Por ejemplo, su apología de la renuncia a ser más de lo que somos, a conformarse, suena incluso antinatural ¿El conatus humano no es genéticamente inconforme y ambicioso? Porque habrá más tarde una renuncia, la cristiana, pero que será completamente distinta, ya que su finalidad es abrazar lo más grandioso inimaginable, no sumirse en una dócil ataraxia. Será una renuncia que aspire a beberse los cielos, no a la calma de un felino somnoliento.
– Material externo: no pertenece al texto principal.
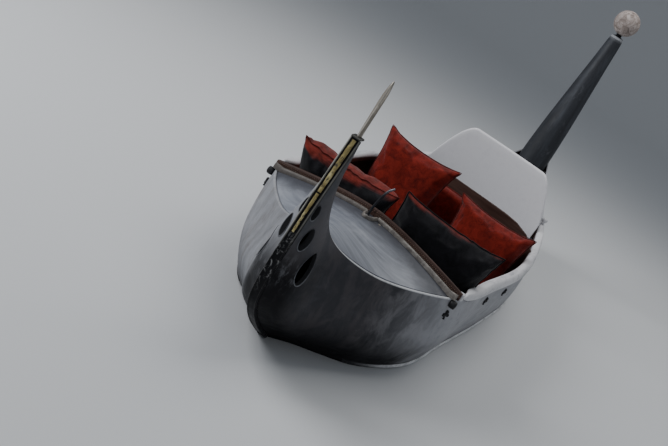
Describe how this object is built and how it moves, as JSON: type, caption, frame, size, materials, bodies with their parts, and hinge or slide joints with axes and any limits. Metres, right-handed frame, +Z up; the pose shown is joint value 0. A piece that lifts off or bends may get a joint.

Cuando habla de los dos tipos de deseos, unos naturales y otros vanos, la primera impresión que produce es de sabiduría y sensatez. Mas luego uno empieza a sentirse levemente molesto ante tan arbitraria distinción. Está muy bien eso de tener buena salud (que reduce a no sentir dolor) y no ambicionar demasiadas cosas materiales. Pero ¿es ir a Aranjuez a escuchar una interpretación del concierto homónimo una necesidad de primer orden?¿Es cenar con los amigos tan imperativo como el respirar?¿nos invaden úlceras si se nos impide leer a los clásicos? Realmente no, pero si no podemos hacerlo (ni estos ejemplos ni otros miles similares que hacen que amerite vivir) es legítimo sentirse indignado. Aunque aceptemos los contratiempos, no lo haremos con sonrisa, no consideraremos la derrota un mejoramiento moral.     

En cuanto a las reflexiones sobre la muerte, a uno le ronda la pregunta de si amó a alguna mujer u hombre, si temió dejar a su hijo solo en el mundo. La muerte propia, obvio, no estamos para verla. Podemos sentir, incluso lo reconocemos, cierta curiosidad intelectual. Podemos ir serenos a nuestra muerte, pero no despedirnos de los seres queridos. Él no menciona a los que dejamos atrás, para los que nuestra muerte es orfandad. Y sobre todo la muerte del otro amado, de la que no nos recuperaremos nunca, y que nunca aceptaremos, y con la que nunca tendríamos que reconciliarnos.

 

María Zambrano, en su libro sobre Séneca, decía que el cordobés intentaba hacer una religión con la razón, que la razón fuera consuelo. Esto se aplica aquí. En esta Carta a Meneceo Epicuro trata de acariciarnos con la razón. Pero lo que él cree que es tarea de sabios, es en verdad misión de santos.